Defined loosely as a Cabal Shooter, Sin and Punishment: Star Successor exceeds any and all genre expectations. If I were to define the game, I would call it a mix between Space Harrier, Cabal, Ikaruga, and a Sega arcade light gun game. Divided into seven stages, you will guide your character through challenging environments across a futuristic Japan. The greatest challenge isn’t dodging and killing the mindless grunts throughout each stage, but fighting three bosses of increasing difficulty. Some bosses are incredibly easy, while some will take forever to defeat. While the game is easier than most space shooters on 16-bit consoles, finishing each stage takes strategy even with a half dozen or so checkpoints.
A promising, but largely underdeveloped storyline guides Isa and Kachi throughout outer space and inner space. Here is an excerpt from the manual (I can’t really seem to summarize it):
“Our universe is divided into two dimensions– inner space and outer space–that are locked in an eternal power struggle. In order to defend against outer space, the leaders of inner space have created several planets known as “earths” where they cultivate aggressive life-forms called act as inner space’s defensive front line.”

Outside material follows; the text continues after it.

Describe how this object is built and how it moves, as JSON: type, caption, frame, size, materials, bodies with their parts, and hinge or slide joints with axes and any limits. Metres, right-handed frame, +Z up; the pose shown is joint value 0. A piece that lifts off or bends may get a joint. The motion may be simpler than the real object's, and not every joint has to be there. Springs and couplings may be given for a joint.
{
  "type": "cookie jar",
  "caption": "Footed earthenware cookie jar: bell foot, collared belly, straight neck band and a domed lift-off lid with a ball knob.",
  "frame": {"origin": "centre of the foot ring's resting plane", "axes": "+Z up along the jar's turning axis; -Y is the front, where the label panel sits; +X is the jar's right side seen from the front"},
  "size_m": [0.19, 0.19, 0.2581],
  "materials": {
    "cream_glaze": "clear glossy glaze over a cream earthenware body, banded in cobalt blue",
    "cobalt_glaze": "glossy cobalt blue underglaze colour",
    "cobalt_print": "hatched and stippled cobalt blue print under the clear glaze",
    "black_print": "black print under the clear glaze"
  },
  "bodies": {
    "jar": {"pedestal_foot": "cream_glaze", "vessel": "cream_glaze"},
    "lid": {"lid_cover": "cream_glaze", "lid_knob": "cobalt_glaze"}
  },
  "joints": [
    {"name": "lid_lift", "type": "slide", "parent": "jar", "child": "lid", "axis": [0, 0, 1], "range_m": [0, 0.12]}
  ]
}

When the humans begin to rebel against their overlords, the inner space lords wipe out the entire planet and start over again. You play as Isa Jo, an inner space soldier who is sent on a secret mission to destroy an outer space recon unit, Kachi. Kachi and Isa Jo become friends, and, as a result, the inner world leaders send out an elite group of fighters, known as the Nebulox, to destroy the duo. Thus, the story continues as the team travel throughout Japan defeating a Nebulox fighter at the end of each stage, ending with a boss parade at the end. I’m glad I had the manual because I could barely follow this story from the cutscenes. Nevertheless, the cut scenes are short and sweet, never once distracting the player from the bullet hell action.

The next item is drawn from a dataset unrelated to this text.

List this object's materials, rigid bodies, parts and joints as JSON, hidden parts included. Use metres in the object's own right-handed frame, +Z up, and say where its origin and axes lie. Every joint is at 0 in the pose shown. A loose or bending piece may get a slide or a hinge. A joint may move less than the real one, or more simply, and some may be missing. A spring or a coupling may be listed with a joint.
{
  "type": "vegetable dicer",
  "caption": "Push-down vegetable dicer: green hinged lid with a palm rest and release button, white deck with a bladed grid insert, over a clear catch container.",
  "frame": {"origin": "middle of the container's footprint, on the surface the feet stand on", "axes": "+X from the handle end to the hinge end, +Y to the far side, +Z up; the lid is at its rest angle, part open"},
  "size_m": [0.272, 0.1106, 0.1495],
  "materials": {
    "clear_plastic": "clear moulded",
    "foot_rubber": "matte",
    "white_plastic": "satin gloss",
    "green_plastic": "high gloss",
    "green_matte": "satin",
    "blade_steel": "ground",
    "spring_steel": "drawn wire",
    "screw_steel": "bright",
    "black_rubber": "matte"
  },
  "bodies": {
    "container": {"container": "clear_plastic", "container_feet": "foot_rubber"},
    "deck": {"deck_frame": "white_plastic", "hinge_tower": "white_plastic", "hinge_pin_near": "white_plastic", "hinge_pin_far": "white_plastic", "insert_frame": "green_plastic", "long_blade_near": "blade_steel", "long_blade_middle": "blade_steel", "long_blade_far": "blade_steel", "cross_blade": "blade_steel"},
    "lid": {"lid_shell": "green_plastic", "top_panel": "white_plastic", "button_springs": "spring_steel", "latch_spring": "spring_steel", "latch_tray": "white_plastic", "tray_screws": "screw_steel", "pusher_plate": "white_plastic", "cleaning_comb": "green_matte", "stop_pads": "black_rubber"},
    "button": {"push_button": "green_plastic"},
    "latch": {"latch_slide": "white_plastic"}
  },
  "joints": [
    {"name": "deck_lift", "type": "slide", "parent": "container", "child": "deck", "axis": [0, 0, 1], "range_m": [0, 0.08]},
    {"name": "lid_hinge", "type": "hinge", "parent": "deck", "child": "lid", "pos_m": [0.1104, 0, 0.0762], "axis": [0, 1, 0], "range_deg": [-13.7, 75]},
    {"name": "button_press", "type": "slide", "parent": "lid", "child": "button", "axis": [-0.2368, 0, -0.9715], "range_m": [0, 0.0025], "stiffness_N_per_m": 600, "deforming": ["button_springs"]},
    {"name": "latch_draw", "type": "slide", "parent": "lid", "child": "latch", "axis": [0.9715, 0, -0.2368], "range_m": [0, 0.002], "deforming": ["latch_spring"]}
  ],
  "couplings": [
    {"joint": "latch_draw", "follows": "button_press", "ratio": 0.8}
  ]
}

Fluid and accurate controls keep the game from being too frustrating. You control either Kachi or Isa’s movement across the screen Space Harrier-style with the nunchuk and aim at enemies with the Wiimote. Holding down B will unleash a steady stream of bullets onto the enemies, while holding down A will charge up your charge shot. You can also use melee attacks by tapping B. The melee attack is the weakest part of the controls, as you only absolutely need it for one boss battle. Melee attacks are very frustrating since it is impossible to evade while doing the attack. The stage 3 Nebulox took me at least 10 tries to beat because of the terrible melee attack. Be prepared to get trigger happy wit the Z button, it will help you evade all attacks, so there is no need to dodge every bullet like a space shooter. Despite its great controls, a selection of only a blaster and charge shot make the game a little boring.
Visually, the game has amazing environmental and character design. The shining achievement in design would have to be the bosses, both technically and visually. Within each stage, you will fight several bosses. One or two of these will be “Keepers”, giant monsters defending earth from invasion like an immune system. The keepers are massive and beautifully designed. Some bosses can only be injured a certain way which keeps the fights from becoming too repetitive. During one stage, for example, you must detach train carts to kill a sabertooth boss, while not leaving the ground for more than seven seconds. As Treasure consists of former Konami employees, I can’t help but compare the boss fights to such classic games, like Contra Hard Corps and their own Gunstar Heroes. Although the game gives you many checkpoints, the difficulty doesn’t subside but saves you the pain of starting from the beginning.
Overall, Sin and Punishment: Star Successor is a must-have for the system. It provides several hours of bullet-hell madness and classic old-school boss fights. Treasure joyously combined all of the best aspects of vertical shooters, lightgun games, and run-and-guns. Unique to the system and the console generation, Star Successor may just remain the Wii’s best kept secret.